Will you try these tips? Do you have any other suggestions to share?

  1. I am so glad you posted this article because self defence has been on my mind this last couple of days.
    I received a mild threat from one of my neighnours. Doubt that he meant it but who knows?
    He certainly over-reacted to the fact that he doesn’t like where I put my bin.
    Does he honestly believe I would passively allow him to put me,’over his knee,’ ???

  2. I am always very conscious of not putting myself into a vulnerable situation. I never walk for exercise in the early morning on my own. My husband does but he always walks in a group. He walks on weekends whereas I prefer to sleep in on the weekends. I have a treadmill in our garage and I walk on that and feel safe. I always draw my money out of the bank during business hours. I think it is a question of being vigilant just like everyone else in the community.

  3. This is a worry we are not safe anywhere, I think people looking for drug money is mostly to blame older people are easy targets

  4. A confrontation can come from anywhere at any time be always vigilant if you are travelling in a car and you have an accident stay in side dont get out call for assistance never be out when its dark even if you have company groups of villains are afoot

  5. My dad told me when I was first heading for the city, “always carry your car keys on a ring and slip the ring over you finger, keys in your palm. If accosted you can then use the key to stab at arms, legs or any exposed area.” I still do these many years later. Another trick…if needing money after bank hours go into a club or some other facility that has crowds and use their ATM. Much safer then an ATM on the street.

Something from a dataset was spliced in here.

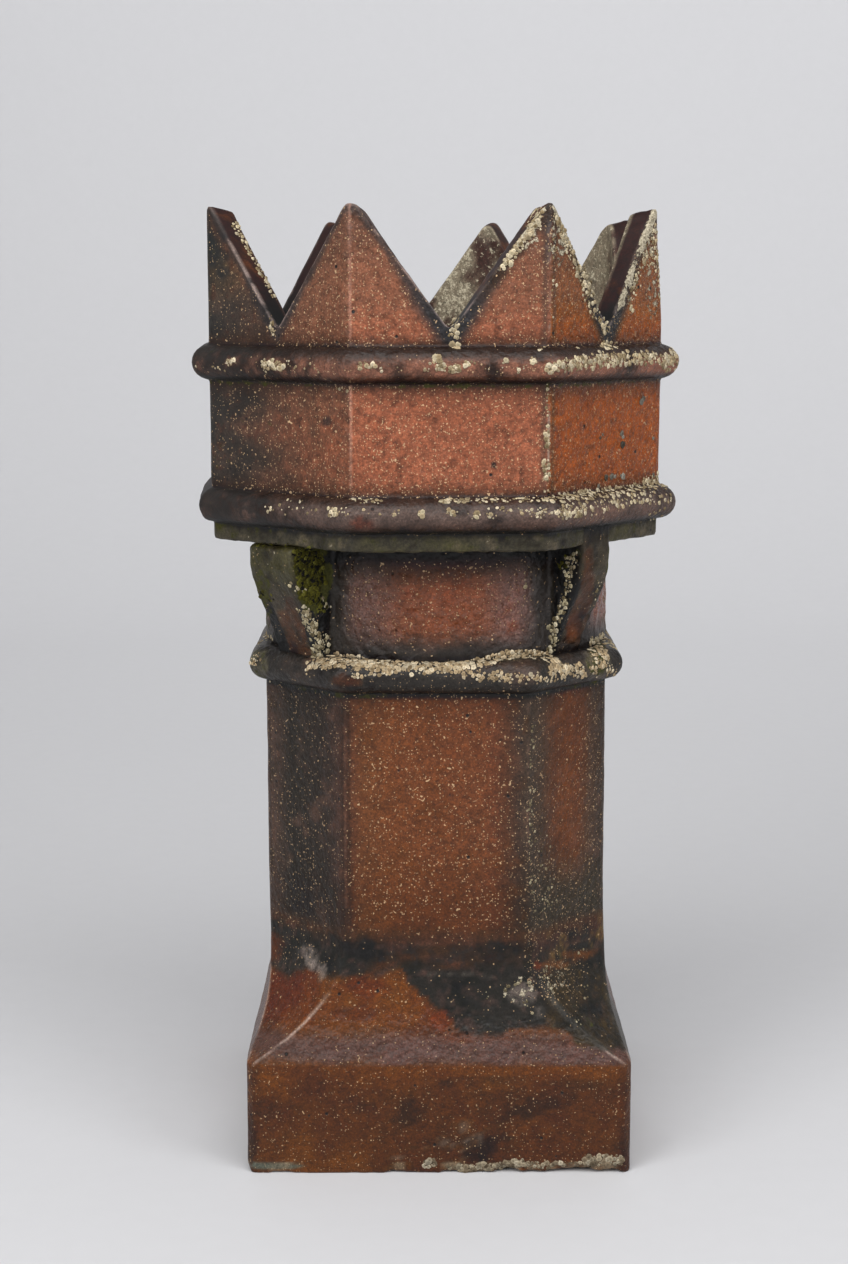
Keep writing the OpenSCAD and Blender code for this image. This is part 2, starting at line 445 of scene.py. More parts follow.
def shoulderSoot(points, seen, noises, front):
    # the soot's own tones: browner low down, streaked where it was rubbed off, olive on the right
    look = shoulderPaint
    z = points[..., 2]
    seenX, seenZ = seen
    middle, fine = noises[1:]
    frayed = layeredNoise(points, 4.5, 44)
    browner = smoothStep(middle + 0.8 * fine + (z - 200) / 24
                         - 0.4 * smoothStep(-seenX, 60, 100), -0.2, 0.5)
    soot = blend(fill(look["soot"], points), look["sootBrown"], 0.85 * browner)
    soot = blend(soot, look["sootDust"], 0.6 * smoothStep(fine + 0.7 * frayed - 0.5 * middle, 0.15, 0.6))
    soot = blend(soot, look["sootBlack"], 0.7 * smoothStep(-middle - 0.5 * frayed, 0.1, 0.6))
    streak = line(seenZ - 207 - 0.3 * (seenX + 14) + 4 * middle, 0, 5.5) * band(seenX, -52, 22, 10)
    streak += 0.75 * line(seenZ - 197 - 0.1 * seenX + 5 * middle, 0, 4.5) * band(seenX, 8, 70, 12)
    streak += line(seenZ - 190 - 0.46 * (seenX - 112) + 3 * fine, 0, 3.2) * band(seenX, 108, 162, 5)
    soot = blend(soot, look["bareStreak"], 0.7 * np.clip(streak, 0, 1) * front)
    scratch = 0.4 * line(seenZ - 190 + 0.0016 * (seenX - 14) ** 2 + 4 * fine, 0, 1.3)
    scratch = scratch * band(seenX, -8, 62, 6)
    soot = blend(soot, look["scratch"], scratch * front)
    right = smoothStep(seenX, 108, 120) * front
    soot = blend(soot, look["amber"], 0.8 * right * smoothStep(frayed + 0.8 * middle, 0.0, 0.5))
    low = 1 - smoothStep(seenZ, 196, 210)
    soot = blend(soot, look["rightFoot"], 0.7 * right * low * smoothStep(middle + 0.5 * fine, -0.7, 0.1))
    return soot, 6 * middle + 5 * fine + 3 * frayed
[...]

    • Yes my father was a cop and taught me the same thing. I told everyone at work. Last year someone tried to attack a girl (can’t remember where ) and she slashed her attacker with her car keys. Turned out she was the daughter of a cop. Everyone at work thanked me for the tip after they heard about it.

    • Angie B  

      One of my brothers who was a security guard and prison officer taught me to do the same thing. I always keep my keys in my hand after locking the car. Happy to say I have never had to use this tip, though!

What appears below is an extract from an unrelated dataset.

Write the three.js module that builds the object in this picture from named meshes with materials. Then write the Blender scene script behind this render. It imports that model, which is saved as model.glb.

  6. If you feel threatened maje eye contact so the person knowd you have seen them and therefore can describe them.
    If you carry a baseball bat have a catchers mit with it lol

  7. Get a dog…burglars will give your pkace a miss and find a house without a dog.

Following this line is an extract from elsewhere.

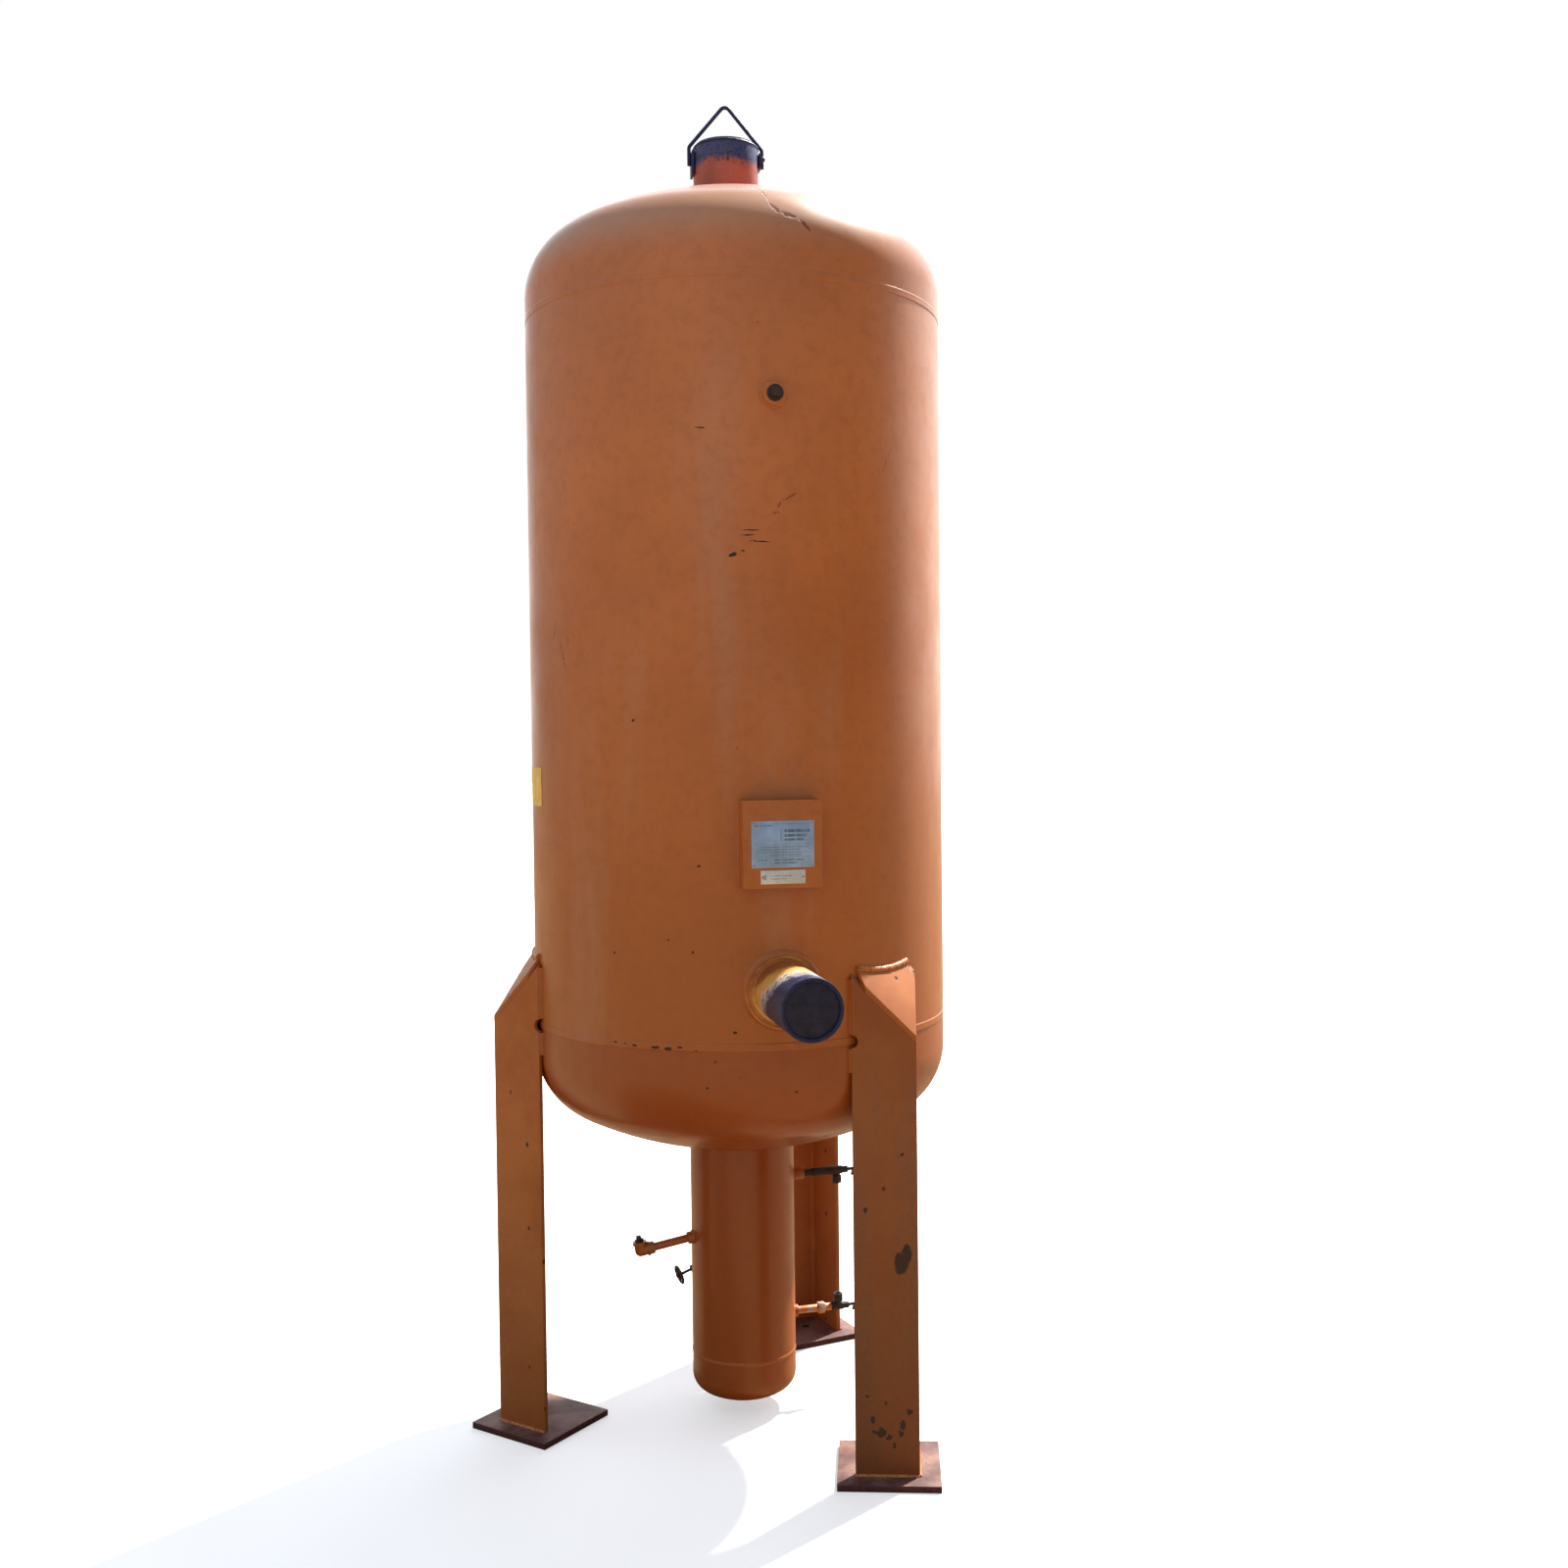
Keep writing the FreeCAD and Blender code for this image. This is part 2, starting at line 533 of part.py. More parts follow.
def build_gauge_valves():
    upper = frame_at(GAUGE_ANGLE, GAUGE_HEIGHTS["upper"])
    lower = frame_at(GAUGE_ANGLE, GAUGE_HEIGHTS["lower"])
    upper_coupling_end = SUMP_RADIUS + UPPER_COUPLING_OUT
    lower_coupling_end = SUMP_RADIUS + LOWER_COUPLING_OUT
    upper_body_start = SUMP_RADIUS + UPPER_BODY_OUT
    lower_body_start = SUMP_RADIUS + LOWER_BODY_OUT
    union_start = SUMP_RADIUS + UNION_OUT
    union_end = union_start + UNION_LENGTH

    coupling = moved(bar(SMALL_COUPLING_RADIUS, 0, upper_coupling_end), upper)
    add("upper_gauge_coupling", coupling.cut(sump_volume()))
    add("upper_gauge_nipple", bar(UPPER_NIPPLE_RADIUS, upper_coupling_end, upper_body_start),
        upper)
    coupling = moved(bar(SMALL_COUPLING_RADIUS, 0, lower_coupling_end), lower)
    add("lower_gauge_coupling", coupling.cut(sump_volume()))
    add("lower_gauge_nipple", bar(LOWER_NIPPLE_RADIUS, lower_coupling_end, union_start), lower)
    union = prism(6, UNION_FLATS, union_start, union_end)
    short_nipple = bar(LOWER_NIPPLE_RADIUS, union_end, lower_body_start)
    add("lower_gauge_union", union.fuse(short_nipple), lower)
    build_gauge_valve("upper", upper_body_start, -1)
    build_gauge_valve("lower", lower_body_start, 1)


# ---- sloping drain pipe
def build_drain_pipe():
    frame = frame_at(DRAIN_PIPE_ANGLE, DRAIN_PIPE_Z, DRAIN_PIPE_SLOPE)
    face = SUMP_RADIUS / math.cos(math.radians(DRAIN_PIPE_SLOPE))
    drop = face * math.sin(math.radians(DRAIN_PIPE_SLOPE))
    frame.Base = frame.Base + V(0, 0, drop)
    coupling_end = face + DRAIN_COUPLING_LENGTH
    coupling = moved(bar(SMALL_COUPLING_RADIUS, 0, coupling_end), frame)
    add("drain_pipe_coupling", coupling.cut(sump_volume()))
    corner = V(face + DRAIN_ELBOW_DISTANCE, 0, 0)
    union_end = corner.x - ELBOW_ARM
    union_start = union_end - DRAIN_UNION_LENGTH
    add("drain_pipe", bar(DRAIN_PIPE_RADIUS, coupling_end, union_start), frame)
    add("drain_pipe_union", bar(DRAIN_UNION_RADIUS, union_start, union_end), frame)
    elbow = bar(ELBOW_RADIUS, -ELBOW_ARM, 0, X_AXIS, corner)
    elbow = elbow.fuse([
        bar(ELBOW_BAND_RADIUS, -ELBOW_ARM, ELBOW_BAND_LENGTH - ELBOW_ARM, X_AXIS, corner),
        Part.makeSphere(ELBOW_RADIUS, corner),
        bar(ELBOW_RADIUS, 0, ELBOW_ARM, Z_AXIS, corner),
        bar(ELBOW_BAND_RADIUS, ELBOW_ARM - ELBOW_BAND_LENGTH, ELBOW_ARM, Z_AXIS, corner),
    ])
    add("drain_elbow", elbow.removeSplitter(), frame)
    hex_end = ELBOW_ARM + ELBOW_PLUG_HEIGHT
    plug = prism(6, ELBOW_PLUG_FLATS, ELBOW_ARM, hex_end, Z_AXIS, corner)
    square = prism(4, ELBOW_PLUG_SQUARE, hex_end, hex_end + ELBOW_PLUG_SQUARE_HEIGHT, Z_AXIS,
                   corner)
    add("drain_elbow_plug", plug.fuse(square), frame)


# ---- drain valve behind the sump
def build_drain_valve():
    flow = frame_at(DRAIN_VALVE_ANGLE, DRAIN_VALVE_Z)
    reach = SUMP_RADIUS + DRAIN_VALVE_OUT
    nipple = moved(bar(DRAIN_NIPPLE_RADIUS, 0, reach - VALVE_HALF_LENGTH), flow)
    add("drain_valve_nipple", nipple.cut(sump_volume()))

    # local frame at the valve's centre: X along the flow, then turned so +Z is the stem
    centre = flow.multiply(FreeCAD.Placement(V(reach, 0, 0), FreeCAD.Rotation()))
    roll = FreeCAD.Rotation(X_AXIS, -90 - DRAIN_STEM_SLOPE)
    frame = centre.multiply(FreeCAD.Placement(V(), roll))
    hex_start = VALVE_HALF_LENGTH - VALVE_HEX_LENGTH
    body = Part.makeSphere(VALVE_BALL_RADIUS)
    body = body.fuse([
        prism(6, VALVE_END_FLATS, hex_start, VALVE_HALF_LENGTH),
        prism(6, VALVE_END_FLATS, -VALVE_HALF_LENGTH, -hex_start),
        bar(VALVE_NECK_RADIUS, -hex_start, hex_start),
        bar(VALVE_BALL_RADIUS / 2, 0, BONNET_START, Z_AXIS),
    ])
    outlet = bar(VALVE_OUTLET_RADIUS, VALVE_HALF_LENGTH - VALVE_OUTLET_DEPTH,
                 VALVE_HALF_LENGTH + 1)
    flat = bar(VALVE_BALL_RADIUS, BONNET_START, VALVE_BALL_RADIUS + 1, Z_AXIS)
    add("drain_valve_body", body.cut([outlet, flat]), frame)

    bonnet = prism(6, BONNET_FLATS, BONNET_START, BONNET_SHOULDER, Z_AXIS)
    bonnet = bonnet.fuse(bar(BONNET_RADIUS, BONNET_SHOULDER, BONNET_END, Z_AXIS))
    nut_end = BONNET_END + PACKING_NUT_LENGTH
    bonnet = bonnet.fuse(prism(6, PACKING_NUT_FLATS, BONNET_END, nut_end, Z_AXIS))
    stem_start = nut_end - STEM_BORE_DEPTH
    stem_bore = bar(STEM_RADIUS + STEM_CLEARANCE, stem_start, nut_end + 1, Z_AXIS)
    add("drain_valve_bonnet", bonnet.cut(stem_bore), frame)

    hub_start = WHEEL_DISTANCE - WHEEL_HUB_LENGTH / 2
    hub_end = WHEEL_DISTANCE + WHEEL_HUB_LENGTH / 2
    add("drain_valve_stem", bar(STEM_RADIUS, stem_start + 1, hub_start, Z_AXIS), frame)
    add("drain_handwheel", handwheel(hub_start, hub_end), frame)


def handwheel(hub_start, hub_end):
    centre = V(0, 0, WHEEL_DISTANCE)
    ring = WHEEL_RADIUS - WHEEL_RIM_RADIUS
    pieces = [bar(WHEEL_HUB_RADIUS, hub_start, hub_end, Z_AXIS),
              prism(6, WHEEL_NUT_FLATS, hub_end, hub_end + WHEEL_NUT_HEIGHT, Z_AXIS)]
    for index in range(WHEEL_SPOKES):
        angle = 2 * math.pi * index / WHEEL_SPOKES
        way = V(math.cos(angle), math.sin(angle), 0)
        pieces.append(bar(SPOKE_RADIUS, 0, ring, way, centre))
    return Part.makeTorus(ring, WHEEL_RIM_RADIUS, centre, Z_AXIS).fuse(pieces)


def main():
    build_vessel()
    build_sump()
    build_top_nozzle()
    build_side_nozzle()
    build_coupling()
    build_nameplate()
    for side, angle in LEG_ANGLES.items():
        build_leg(side, angle)
    build_gauge_valves()
    build_drain_pipe()
    build_drain_valve()
    os.makedirs("parts", exist_ok=True)
    for name, shape in parts.items():
        solids = shape.Solids
        print(name, len(solids), shape.isValid(), round(shape.Volume / 1000, 1), "cm3")
        solid = solids[0] if len(solids) == 1 else Part.makeCompound(solids)
        solid.exportStep("parts/" + name + ".step")


main()
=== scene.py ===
"""Looks of a vertical pressure vessel that stands on three angle-section legs.

Metres, +Z up, the vessel's axis on X = Y = 0, the floor at Z = 0.
Plan angles are in degrees from +X towards +Y.
"""
import math

import bmesh
import bpy
from mathutils import Matrix, Vector, noise


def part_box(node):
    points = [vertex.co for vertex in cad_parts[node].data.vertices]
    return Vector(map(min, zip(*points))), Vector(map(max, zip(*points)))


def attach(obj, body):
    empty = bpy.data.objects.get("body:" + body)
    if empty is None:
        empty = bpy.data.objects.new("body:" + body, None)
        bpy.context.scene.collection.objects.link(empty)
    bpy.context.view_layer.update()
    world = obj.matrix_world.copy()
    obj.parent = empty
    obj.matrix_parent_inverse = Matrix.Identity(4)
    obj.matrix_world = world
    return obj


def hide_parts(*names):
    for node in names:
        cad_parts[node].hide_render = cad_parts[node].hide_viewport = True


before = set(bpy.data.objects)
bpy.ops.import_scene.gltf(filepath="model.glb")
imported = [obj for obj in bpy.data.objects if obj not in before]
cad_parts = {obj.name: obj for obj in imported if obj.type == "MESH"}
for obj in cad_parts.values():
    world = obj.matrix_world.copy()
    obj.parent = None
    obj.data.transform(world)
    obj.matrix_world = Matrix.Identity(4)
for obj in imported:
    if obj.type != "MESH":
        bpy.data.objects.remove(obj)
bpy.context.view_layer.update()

bl_info = {
    "name": "Vertical pressure vessel finish",
    "version": (1, 0, 0),
    "blender": (4, 5, 0),
    "location": "3D View > Sidebar > Vessel",
    "description": "Welds, worn enamel, scorched nozzles and fittings of a pressure vessel",
    "category": "Object",
}

MM = 0.001


def middle_z(node):
    return sum(corner.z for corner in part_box(node)) / 2


# ---- places taken from the frame
SHELL_LOW, SHELL_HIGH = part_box("shell")
SHELL_RADIUS = SHELL_HIGH.x
SHELL_WALL = 9.5 * MM
BOTTOM_SEAM, TOP_SEAM = SHELL_LOW.z, SHELL_HIGH.z
SUMP_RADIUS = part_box("sump_pipe")[1].x
SUMP_WALL = 9.3 * MM
SUMP_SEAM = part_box("sump_cap")[1].z
SUMP_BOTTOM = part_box("sump_cap")[0].z
NOZZLE_X = (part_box("top_nozzle")[0].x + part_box("top_nozzle")[1].x) / 2
NOZZLE_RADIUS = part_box("top_nozzle")[1].x - NOZZLE_X
TOP_PIPE_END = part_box("top_nozzle")[1].z
COUPLING_Z = middle_z("upper_coupling")
BRACKET_Z = middle_z("nameplate_bracket")
SIDE_NOZZLE_Z = middle_z("side_nozzle")
PLATE_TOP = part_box("base_plate_left")[1].z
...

    • When we first bought our farm I retired here while my husband commuted to Sydney. I never worried as a had my dogs to protect me.

    • They only need to make a noise, no matter what the size. Valuable asset, emotionally as well!

    • My little boy has people bailed up at the door…not on his watch does anybody enter my yard…yes love him to bits too…very reliable company 🙂

    • At one time I had to ridge backs. The male was always lazy and laid back. One night we had a prowler on our property and the two ridge backs started baying like wolves. Just the threat that we would release the dogs sent the prowler scuttling. Our male dog them patrolled all night.

    • Nita Crompton , I had a gorgeous ridge back cross on the farm, she was a rescue and so beautiful and big…glorious girl and a little chiauha cross…well the little dog would circle cars yapping if they pulled up in the driveway and grown men would beep their horn…lol…but if little Rosie yapped a certain way big dog would come around…so guy here is a Shitzu maltese cross…little fluffy white boy..but super protective…best security system.

    • Suzanne. They are lovely dogs. Our female died last August at the age of 12. The old boy lives on. Stone deaf and arthritic but he seems content to lie on the deck and sleep most of the time. Still enjoys his food though.

    • One of the hitches of older age, is losing our older pets. We actually had a discussion as to how we would manage another large breed dog when we lost our old girl last year. So, we decided this pup would be our last biggy. Fluffballs next for us. Lol

    • Julie Garton . As I am on a farm it is another big one for us. We now have a 9 month old maremma. Very good with all other animals but still thinks chooks are toys, but she is learning.

    • Nita, my niece has a Maremma, and I follow her breeder on Facebook. They are adorable! Big Fluffballs! Of course, I had to go see Oddball as well! Our doberman is 10 months, husband refers to her as “ain’t no Einstein”. I’m sure our previous dobes have been brighter….but she is a loving brainless sausage.

    • Nita Crompton so sad isnt it…my little Rosie passed this year aged 15 and big dog passed last year…yes I run retirement homes for my pets too xxx

    • Julie Garton hi, I purposely got a little dog because I need to be able to bath and care for him alone…loved the big dogs too but Mozart is wonderful and I havent got a big yard but he really is a house dog with a doggy door so he loves his weekly bath and groom every couple of months,

    • Julie Garton Dobermans are brilliant…I had Bella for over 10 years…silly for the first 3 like all puppys 🙂

    • Suźanne, send me your address, I’ll send an idiot pup to you! She’s about to be throttled, had a very naughty day! I totally agree with you about managing size with bath and vet visits. It was something that we were really concerned about. I’m not sure if I will survive till her maturity! She steals wet washing out of the basket as you’re hanging, runs off at top speed, then totally deaf to her name. Gotta love a puppy. It has been 14 years since we did the puppy thing! Lol

  8. My dad was in the army so I grew up in garrison towns. He was very keen on me learning self defence. From that I went on to judo. I practiced judo for about 5 years reaching my brown belt. Unfortunately study and normal teen activities stopped me reaching my black belt. I coached judo in my forties for a while but found I didn’t bounce so well then. I do feel I could still cope with most situations without panicking.

  9. Tips from ex cop Dad. Always carry your car keys in your hand looped over your finger. If a guy comes at you front on don’t try and kick him in the groin he can grab you by the leg drop you on your back then has you where he wants you. Use car keys to slash or poke him in the eyes. Never travel in or leave your car unlocked. If your doors are locked someone can’t just jump in when you are stopped at an intersection or lights. Even going to pay for fuel always lock your car. If someone is standing near your car don’t go to it while they are there. Report to any type of security around if available. Wait until you see them walk well away. They won’t stay there forever.

    • However, if you are in a car accident you are locked in. The other thing I’ve heard is if you have deadlocks in your house always hang the keys near the door as if there is a fire you dont want to be searching for them.

    • Good advice Margaret…was in Neighbourhood Watch where I used to live and was given this advice along with lots of other interesting and useful tips.